Of course, the first question one might ask is why not try first to prevent
the duplicates. The annoyance of users pressing the enter key before an
edit/insert is completed is of course a long-standing problem for web
developers. There are many articles in various magazines offering ideas
about how to solve it.

One simple approach is to simply detect before doing the insert if the
insert about to be done would create a duplicate. Stop the problem before it
happens. It's not as elegant as some others, that involve putting fields on
forms and testing the state of the form versus the database, but it will
work--and should be less bother (and perhaps use less resources) than trying
to handle it in the reporting.

But as for finding duplicates, here's one example of how I might find
records that have duplicate passwords in a table of contacts, showing the
names and passwords of folks with duplicate passwords.

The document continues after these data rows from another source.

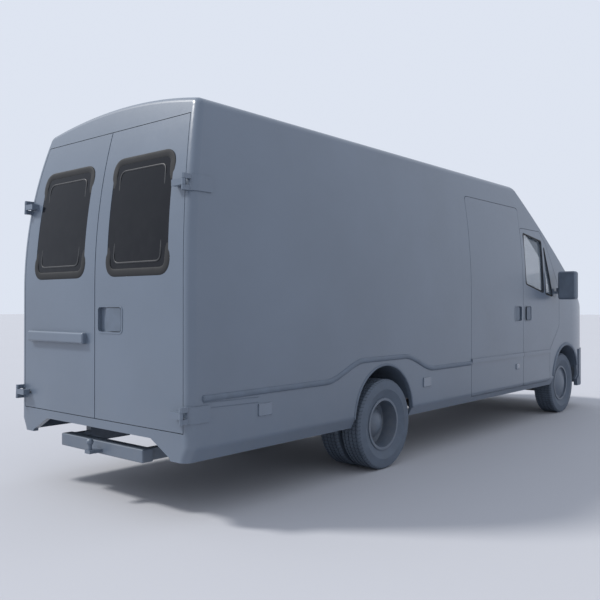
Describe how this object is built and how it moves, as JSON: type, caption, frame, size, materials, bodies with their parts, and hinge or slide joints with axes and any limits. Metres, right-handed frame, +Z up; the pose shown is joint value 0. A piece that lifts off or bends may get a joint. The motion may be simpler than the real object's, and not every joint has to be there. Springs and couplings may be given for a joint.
{
  "type": "high-roof delivery van",
  "caption": "High-roof panel van with double rear doors, sliding side door, glazed cab, twin rear wheels and a tow frame; doors, windows, mirrors, wheels and controls move.",
  "frame": {"origin": "on the ground under the middle of the bounding box", "axes": "+X forwards, +Y to the vehicle's left, +Z up"},
  "size_m": [7.3239, 2.58, 2.8],
  "materials": {
    "body": "satin blue-grey paint",
    "inner_paint": "matt inner paint",
    "trim": "grained plastic in the body colour",
    "cab_trim": "dark grained plastic",
    "chassis": "dark chassis paint",
    "engine": "cast surface",
    "tank": "moulded black",
    "exhaust": "aluminised steel, dulled",
    "cab_glass": "clear safety glass",
    "rear_glass": "dark privacy glass",
    "lamp": "lens in the body colour",
    "seat_cloth": "woven cloth",
    "pedal": "ribbed rubber on steel",
    "steel": "forged steel",
    "tyre": "rubber, blue-grey as shown",
    "wheel": "satin wheel paint"
  },
  "bodies": {
    "chassis": {"body_side_left": "body", "body_side_right": "body", "bulkhead": "inner_paint", "cab_shell": "body", "chassis_frame": "chassis", "dashboard": "cab_trim", "exhaust": "exhaust", "floor": "inner_paint", "front_bumper": "trim", "front_subframe": "chassis", "fuel_tank": "tank", "grille": "trim", "lamps": "lamp", "power_unit": "engine", "rear_axle": "chassis", "rear_hinge_brackets": "body", "rear_portal": "body", "roof_panel": "body", "seat_cushions": "seat_cloth", "seat_frames": "inner_paint", "side_cladding": "body", "side_mouldings": "trim", "tow_frame": "chassis", "wheel_arch_liners": "trim", "windscreen": "cab_glass"},
    "rear_door_left_body": {"rear_door_left": "body", "rear_window_left": "rear_glass", "plate_lamp_bar": "body"},
    "rear_door_right_body": {"rear_door_right": "body", "rear_window_right": "rear_glass"},
    "rear_handle_body": {"rear_handle": "trim"},
    "side_door_body": {"side_door": "body"},
    "side_door_handle_body": {"side_door_handle": "trim"},
    "bonnet_body": {"bonnet": "body"},
    "propshaft_body": {"propshaft": "chassis"},
    "steering_wheel_body": {"steering_wheel": "cab_trim"},
    "gear_lever_body": {"gear_lever": "cab_trim"},
    "parking_brake_body": {"parking_brake_lever": "cab_trim"},
    "brake_pedal_body": {"brake_pedal": "pedal"},
    "accelerator_pedal_body": {"accelerator_pedal": "pedal"},
    "cab_door_left_body": {"cab_door_left": "body", "quarter_window_left": "cab_glass"},
    "cab_handle_left_body": {"cab_handle_left": "trim"},
    "cab_window_left_body": {"cab_window_left": "cab_glass"},
    "mirror_left_body": {"mirror_left": "trim"},
    "knuckle_left_body": {"knuckle_left": "steel"},
    "front_wheel_left_body": {"front_tyre_left": "tyre", "front_wheel_left": "wheel"},
    "rear_wheels_left_body": {"rear_tyres_left": "tyre", "rear_wheels_left": "wheel"},
    "cab_door_right_body": {"cab_door_right": "body", "quarter_window_right": "cab_glass"},
    "cab_handle_right_body": {"cab_handle_right": "trim"},
    "cab_window_right_body": {"cab_window_right": "cab_glass"},
    "mirror_right_body": {"mirror_right": "trim"},
    "knuckle_right_body": {"knuckle_right": "steel"},
    "front_wheel_right_body": {"front_tyre_right": "tyre", "front_wheel_right": "wheel"},
    "rear_wheels_right_body": {"rear_tyres_right": "tyre", "rear_wheels_right": "wheel"}
  },
  "joints": [
    {"name": "rear_door_left_hinge", "type": "hinge", "parent": "chassis", "child": "rear_door_left_body", "pos_m": [-3.645, 0.98, 0.69], "axis": [0.0338, -0.0251, 0.9991], "range_deg": [-180, 0]},
    {"name": "rear_door_right_hinge", "type": "hinge", "parent": "chassis", "child": "rear_door_right_body", "pos_m": [-3.645, -0.98, 0.69], "axis": [0.0338, 0.0251, 0.9991], "range_deg": [0, 180]},
    {"name": "rear_handle_pull", "type": "hinge", "parent": "rear_door_right_body", "child": "rear_handle_body", "pos_m": [-3.587, -0.298, 1.267], "axis": [0, 0, 1], "range_deg": [0, 35], "stiffness_Nm_per_rad": 2},
    {"name": "side_door_slide", "type": "slide", "parent": "chassis", "child": "side_door_body", "axis": [0, -1, 0], "range_m": [0, 0.075]},
    {"name": "side_door_handle_pull", "type": "hinge", "parent": "side_door_body", "child": "side_door_handle_body", "pos_m": [1.119, -0.997, 1.267], "axis": [0, 0, -1], "range_deg": [0, 35], "stiffness_Nm_per_rad": 2},
    {"name": "cab_handle_right_pull", "type": "hinge", "parent": "cab_door_right_body", "child": "cab_handle_right_body", "pos_m": [1.519, -0.997, 1.267], "axis": [0, 0, 1], "range_deg": [0, 35], "stiffness_Nm_per_rad": 2},
    {"name": "cab_handle_left_pull", "type": "hinge", "parent": "cab_door_left_body", "child": "cab_handle_left_body", "pos_m": [1.519, 0.997, 1.267], "axis": [0, 0, -1], "range_deg": [0, 35], "stiffness_Nm_per_rad": 2},
    {"name": "cab_door_left_hinge", "type": "hinge", "parent": "chassis", "child": "cab_door_left_body", "pos_m": [2.39, 1.02, 1.3], "axis": [0, 0, 1], "range_deg": [-65, 0]},
    {"name": "cab_window_left_lift", "type": "hinge", "parent": "cab_door_left_body", "child": "cab_window_left_body", "pos_m": [1.93, -5.39, 1.45], "axis": [1, 0, 0], "range_deg": [-4.5, 0]},
    {"name": "mirror_left_fold", "type": "hinge", "parent": "cab_door_left_body", "child": "mirror_left_body", "pos_m": [2.23, 1.055, 1.3], "axis": [0, 0, 1], "range_deg": [0, 45]},
    {"name": "knuckle_left_steer", "type": "hinge", "parent": "chassis", "child": "knuckle_left_body", "pos_m": [2.63, 0.772, 0.373], "axis": [0, 0, 1], "range_deg": [-35, 35]},
    {"name": "front_wheel_left_spin", "type": "hinge", "parent": "knuckle_left_body", "child": "front_wheel_left_body", "pos_m": [2.63, 0.9, 0.373], "axis": [0, 1, 0], "continuous": true},
    {"name": "rear_wheels_left_spin", "type": "hinge", "parent": "chassis", "child": "rear_wheels_left_body", "pos_m": [-1.47, 0.8, 0.373], "axis": [0, 1, 0], "continuous": true},
    {"name": "cab_door_right_hinge", "type": "hinge", "parent": "chassis", "child": "cab_door_right_body", "pos_m": [2.39, -1.02, 1.3], "axis": [0, 0, 1], "range_deg": [0, 65]},
    {"name": "cab_window_right_lift", "type": "hinge", "parent": "cab_door_right_body", "child": "cab_window_right_body", "pos_m": [1.93, 5.39, 1.45], "axis": [1, 0, 0], "range_deg": [0, 4.5]},
    {"name": "mirror_right_fold", "type": "hinge", "parent": "cab_door_right_body", "child": "mirror_right_body", "pos_m": [2.23, -1.055, 1.3], "axis": [0, 0, 1], "range_deg": [-45, 0]},
    {"name": "knuckle_right_steer", "type": "hinge", "parent": "chassis", "child": "knuckle_right_body", "pos_m": [2.63, -0.772, 0.373], "axis": [0, 0, 1], "range_deg": [-35, 35]},
    {"name": "front_wheel_right_spin", "type": "hinge", "parent": "knuckle_right_body", "child": "front_wheel_right_body", "pos_m": [2.63, -0.9, 0.373], "axis": [0, 1, 0], "continuous": true},
    {"name": "rear_wheels_right_spin", "type": "hinge", "parent": "chassis", "child": "rear_wheels_right_body", "pos_m": [-1.47, -0.8, 0.373], "axis": [0, 1, 0], "continuous": true},
    {"name": "propshaft_spin", "type": "hinge", "parent": "chassis", "child": "propshaft_body", "pos_m": [-1.2795, 0, 0.373], "axis": [0.9994, 0, 0.0333], "continuous": true},
    {"name": "steering_wheel_turn", "type": "hinge", "parent": "chassis", "child": "steering_wheel_body", "pos_m": [2.19, 0.42, 1.29], "axis": [-0.8829, 0, 0.4695], "range_deg": [-420, 420]},
    {"name": "gear_lever_tilt", "type": "hinge", "parent": "chassis", "child": "gear_lever_body", "pos_m": [2.23, 0, 0.95], "axis": [0, 1, 0], "range_deg": [-12, 12], "stiffness_Nm_per_rad": 5},
    {"name": "parking_brake_lift", "type": "hinge", "parent": "chassis", "child": "parking_brake_body", "pos_m": [1.73, 0.06, 0.8], "axis": [0, -1, 0], "range_deg": [0, 30]},
    {"name": "brake_pedal_push", "type": "hinge", "parent": "chassis", "child": "brake_pedal_body", "pos_m": [2.475, 0.39, 1.01], "axis": [0, -1, 0], "range_deg": [0, 15], "stiffness_Nm_per_rad": 20},
    {"name": "accelerator_pedal_push", "type": "hinge", "parent": "chassis", "child": "accelerator_pedal_body", "pos_m": [2.475, 0.312, 1.01], "axis": [0, -1, 0], "range_deg": [0, 15], "stiffness_Nm_per_rad": 8},
    {"name": "bonnet_lift", "type": "hinge", "parent": "chassis", "child": "bonnet_body", "pos_m": [3.19, 0, 1.41], "axis": [0, -1, 0], "range_deg": [0, 55]}
  ],
  "couplings": [
    {"joint": "knuckle_right_steer", "follows": "knuckle_left_steer", "ratio": 1},
    {"joint": "steering_wheel_turn", "follows": "knuckle_left_steer", "ratio": 12}
  ]
}
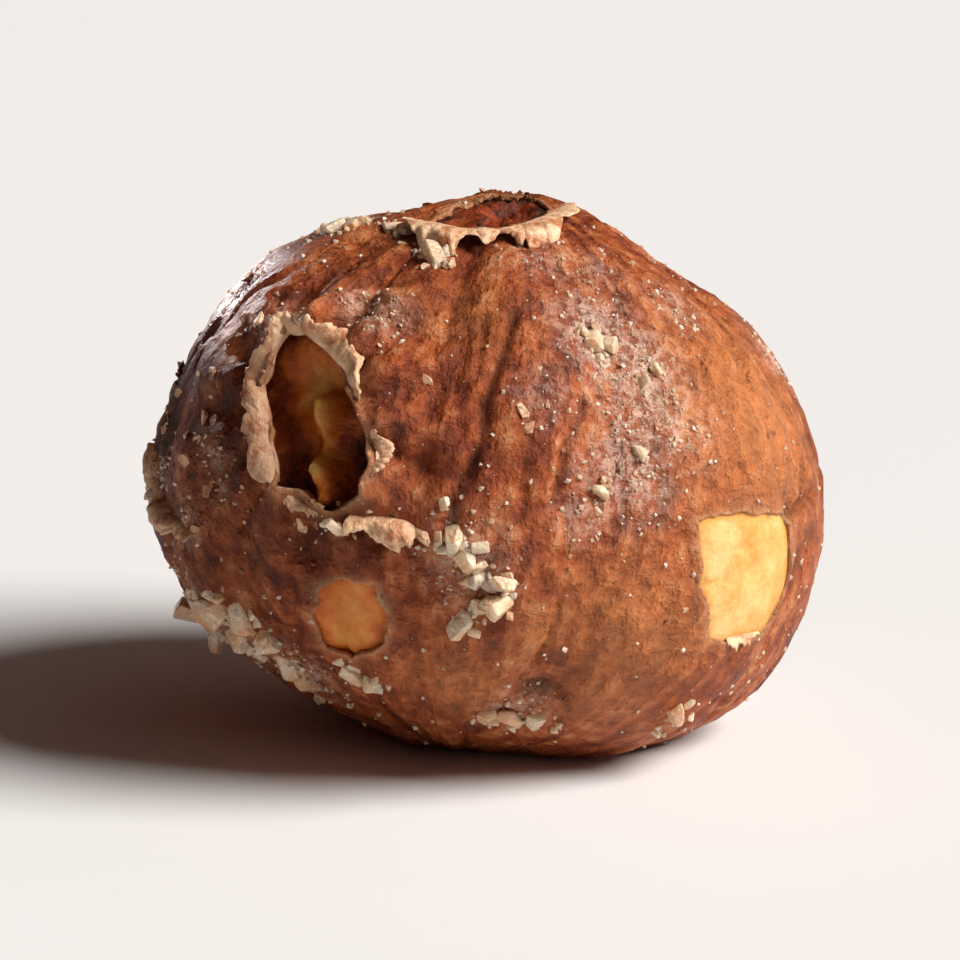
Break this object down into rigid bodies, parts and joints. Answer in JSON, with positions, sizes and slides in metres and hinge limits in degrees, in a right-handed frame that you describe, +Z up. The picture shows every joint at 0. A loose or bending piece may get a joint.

SELECT password, ContactName
FROM Contacts
WHERE password In (SELECT password FROM Contacts As Tmp GROUP BY password
HAVING Count(*)>1)
ORDER BY password

I haven't tested to see if it's optimal code, and how it would work against
a large database, but it works.

In fact, some may recognize the code as coming from MS Access and its
built-in "find duplicates query wizard", reached with the menu command
Insert>Query in the Access interface.  Let's not start an Access bashing
thread. I only point out this wizard because it's a little-used feature in
Access that can be helpful regardless of the database you're using, since
the code it creates is reasonably standard across dbms's. I only had to
remove some redundant parentheses and Access' use of square brackets around
some column names. Many people have the tool installed even if they don't
use it as their DBMS for a web app. It's just nice to use when you forget
how to do a find duplicate query.

There are two other possibly useful query wizards offered there, as well:
crosstabs (which are worth learning about if you've never heard of them) and
"find unmatched", which will find records in one table that have no related
records in another. It just does a left join and finds records where a
foreign key is null in one table, but for folks who don't do left joins
often but need to solve the problem, it's a handy reminder.

/charlie

-----Original Message-----
From: Ben Densmore [mailto:[EMAIL PROTECTED]]
Sent: Thursday, January 03, 2002 10:37 AM
To: SQL
Subject: Stuck on Query


Hi Everyone,
 I have a DB with about 500,000 records in it. This DB is from a sales
lead form that is on our website. Occasionally we have customers submit
the form twice or even more than that. I want to only display one of
these leads to our sales dept if there is a duplicate, or I want to
delete all the duplicates in there. I have tried several things but
haevn't had as much success as I would like, I was using a query that
would select just the top 1 id if there were duplicates which worked but
it slowed down the query dramatically. I'm using CF to display my data
and at times I would get an error that the process was deadlocked. Can
someone give me some ideas on the best way to either display only one
record if there are duplicates that won't cut performance time down or
how I can delete all but one of the duplicates?